If I were Gould and feeling especially snarky, I would ask Craig for the Fish Passage Center's 1.3 million just to see his response. And Gould is plenty capable of snark:
To further illustrate his point, Gould said St. Tammany Parish should erect a statue in Craig's honor, and he pulled a Mr. Potato Head in Darth Vader attire out from below the dais.
Even he recognizes Craig's inner two-year old. But I'm probably not being entirely fair to Senator Craig; to read this post, one might think the man doesn't like anybody. Which is not true at all; it seems he's quite enamored of Supreme Court nominee Samuel Alito. He was recently - and we can only hope drunkenly - singing Alito's praises at a political fundraiser.
Last Thursday, Sen. Larry Craig (R-Idaho) and bandleader Paul Shaffer of the "Late Show with David Letterman" teamed up at a fundraiser for the Congressional Coalition on Adoption Institute not only to perform but to debut some original material.
..."This afternoon, I met a fellow who moved me to write a song," Craig told the crowd. "So with Paul's help, in five minutes we wrote a song."
Added Shaffer, "We're going to set the mood.
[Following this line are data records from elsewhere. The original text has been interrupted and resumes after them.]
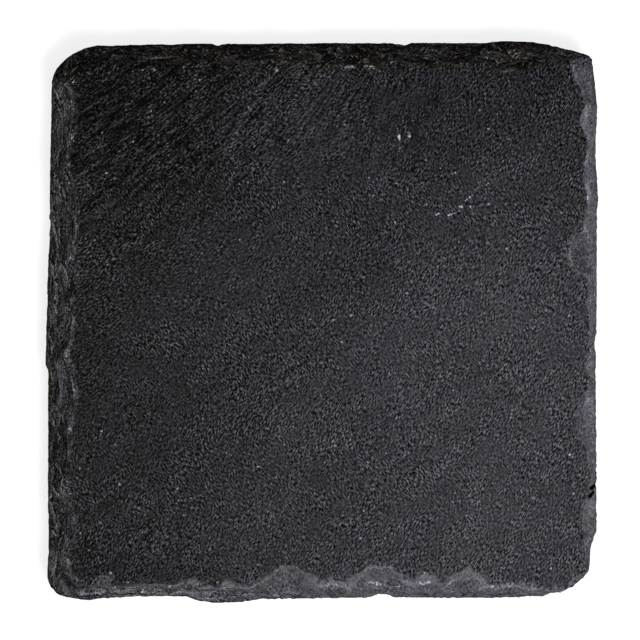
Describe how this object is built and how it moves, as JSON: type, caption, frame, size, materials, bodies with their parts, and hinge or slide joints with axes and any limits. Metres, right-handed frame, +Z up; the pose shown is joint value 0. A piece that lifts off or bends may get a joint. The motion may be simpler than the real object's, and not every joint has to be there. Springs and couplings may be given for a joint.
{
  "type": "drink coaster",
  "caption": "Square riven slate coaster with hand-dressed, flaked edges, standing on stuck-on foam feet; holds a glass or cup off the table.",
  "frame": {"origin": "on the table, under the middle of the tile", "axes": "+X to the right, +Y away from the user, +Z up; the longer side of the tile lies along Y"},
  "size_m": [0.1, 0.1016, 0.0072],
  "materials": {
    "slate": "matt riven stone with a faint sheen, near-black grey",
    "foot_foam": "matt black closed-cell foam",
    "adhesive": "pale translucent acrylic adhesive"
  },
  "bodies": {
    "root": {"slate_tile": "slate", "foot_front_left": "foot_foam", "foot_front_right": "foot_foam", "foot_back_right": "foot_foam", "foot_back_left": "foot_foam", "adhesive_front_left": "adhesive", "adhesive_front_right": "adhesive", "adhesive_back_right": "adhesive", "adhesive_back_left": "adhesive"}
  },
  "joints": []
}
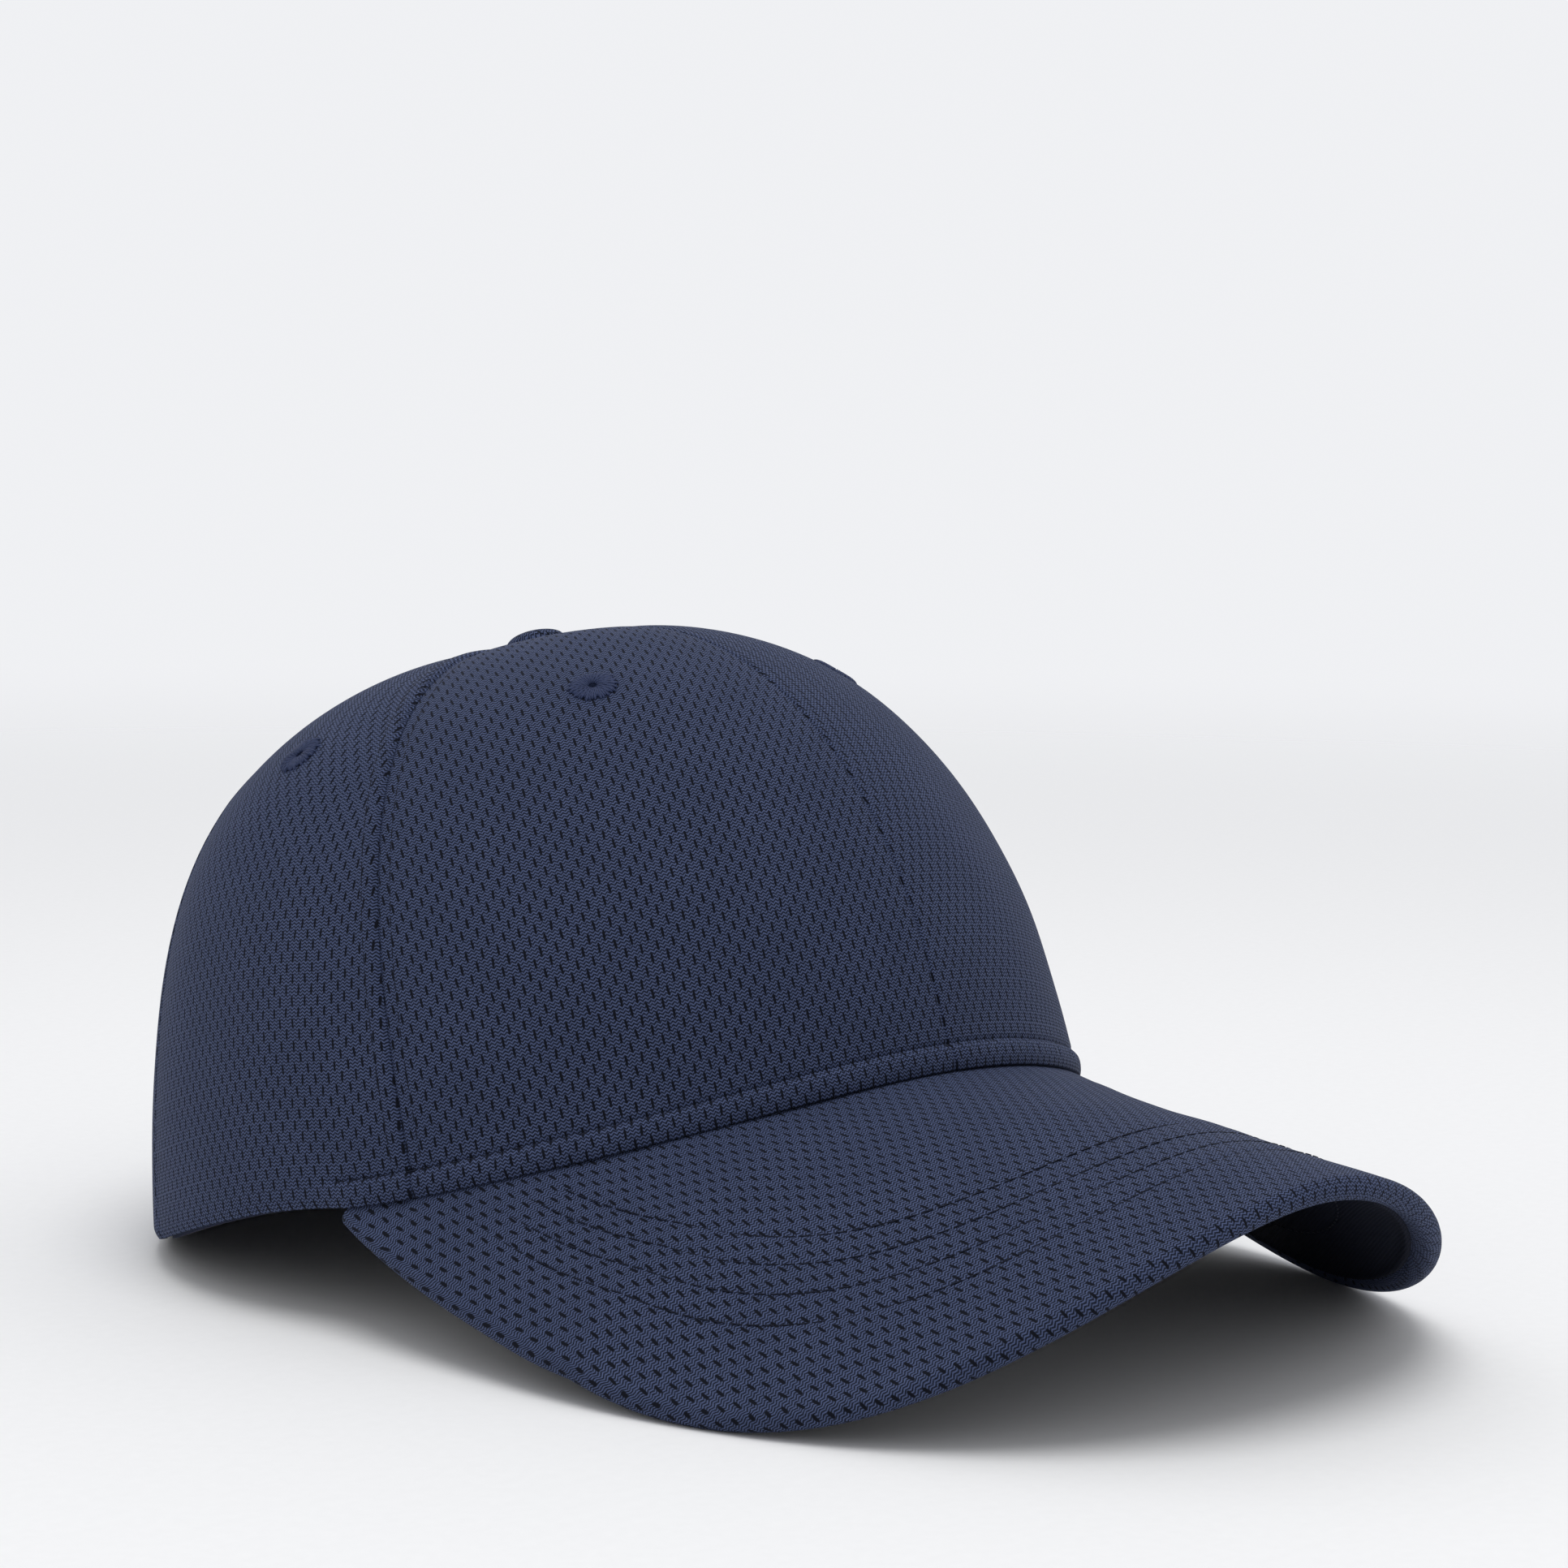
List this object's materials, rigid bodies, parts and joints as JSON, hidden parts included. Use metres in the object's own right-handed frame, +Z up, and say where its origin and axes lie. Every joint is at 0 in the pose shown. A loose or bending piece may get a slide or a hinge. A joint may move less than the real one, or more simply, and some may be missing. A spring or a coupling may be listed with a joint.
{
  "type": "baseball cap",
  "caption": "Structured fabric baseball cap with a curved stitched visor, covered top button, sewn eyelets and a hook-and-loop strap over a back opening.",
  "frame": {"origin": "on the floor, under the middle of the cap's box, with the cap standing on its visor's two low sides and the back of its lower edge", "axes": "+X towards the wearer's left, +Y towards the back of the cap (the visor points along -Y), +Z up"},
  "size_m": [0.1844, 0.2756, 0.1235],
  "materials": {
    "mesh_knit": "polyester knit mesh, slightly shiny",
    "thread": "polyester thread",
    "buckram": "stiff open-weave backing",
    "tape": "folded woven tape",
    "under_cloth": "plain woven polyester",
    "visor_board": "moulded polyethylene board",
    "sweatband": "fine brushed knit",
    "foam": "thin foam laminate",
    "button_metal": "plated pressed steel",
    "hook_tape": "nylon hooks on woven tape",
    "loop_tape": "napped loops on woven tape",
    "strap_cloth": "folded polyester strap"
  },
  "bodies": {
    "cap": {"arch_binding": "tape", "back_panel_left": "mesh_knit", "back_panel_right": "mesh_knit", "band_stitching": "thread", "buckram_left": "buckram", "buckram_right": "buckram", "button_cover": "mesh_knit", "button_prong": "button_metal", "button_shell": "button_metal", "button_washer": "button_metal", "eyelet_back_left": "thread", "eyelet_back_right": "thread", "eyelet_front_left": "thread", "eyelet_front_right": "thread", "eyelet_side_left": "thread", "eyelet_side_right": "thread", "front_panel_left": "mesh_knit", "front_panel_right": "mesh_knit", "hook_strap_root": "strap_cloth", "hook_strap_stitching": "thread", "loop_strap_root": "strap_cloth", "loop_strap_stitching": "thread", "seam_stitching": "thread", "seam_tape_back": "tape", "seam_tape_back_left": "tape", "seam_tape_back_right": "tape", "seam_tape_front": "tape", "seam_tape_front_left": "tape", "seam_tape_front_right": "tape", "side_panel_left": "mesh_knit", "side_panel_right": "mesh_knit", "sweatband": "sweatband", "sweatband_pad": "foam", "visor_board": "visor_board", "visor_stitching": "thread", "visor_top_cover": "mesh_knit", "visor_under_cover": "under_cloth"},
    "hook_strap": {"hook_strap": "strap_cloth", "hook_patch": "hook_tape"},
    "loop_strap": {"loop_strap": "strap_cloth", "loop_patch": "loop_tape"}
  },
  "joints": [
    {"name": "hook_strap_peel", "type": "hinge", "parent": "cap", "child": "hook_strap", "pos_m": [-0.04376, 0.12668, 0.01346], "axis": [0.1007, 0.1436, 0.9845], "range_deg": [0, 110]},
    {"name": "loop_strap_fold", "type": "hinge", "parent": "cap", "child": "loop_strap", "pos_m": [0.04276, 0.12124, 0.01391], "axis": [-0.1014, 0.1458, 0.9841], "range_deg": [0, 75]}
  ]
}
This is a very moody piece."
Thus was introduced their plaintive original composition, "Alito," sung to the tune of "Maria" from "West Side Story," with Alito subbing for Natalie Wood's Maria.
Here are the lyrics, transcribed by The Hill, thanks to a recording made by Craig press secretary Dan Whiting:
"The most beautiful sound I've ever heard/Alito, Alito/Alito, I just met a judge named Alito/And suddenly the name will never be the same/Alito, Bush just picked a judge named Alito/Alito, say it proud, that Republican saying/Say it soft and there's Democrats praying/Alito, may the Senate confirm Alito."
...Craig: "I bring home the pork."
Shaffer: "I stick it with a fork."
Craig: "I can dodge the press."
Shaffer: "Not getting caught?"
Shaffer: "That's what I thought."
Shameless, just like a two-year old. Everything's ok if you don't get caught. If Craig doesn't have a challenger for 2006, he needs one. I've met two-year olds who would make better public servants.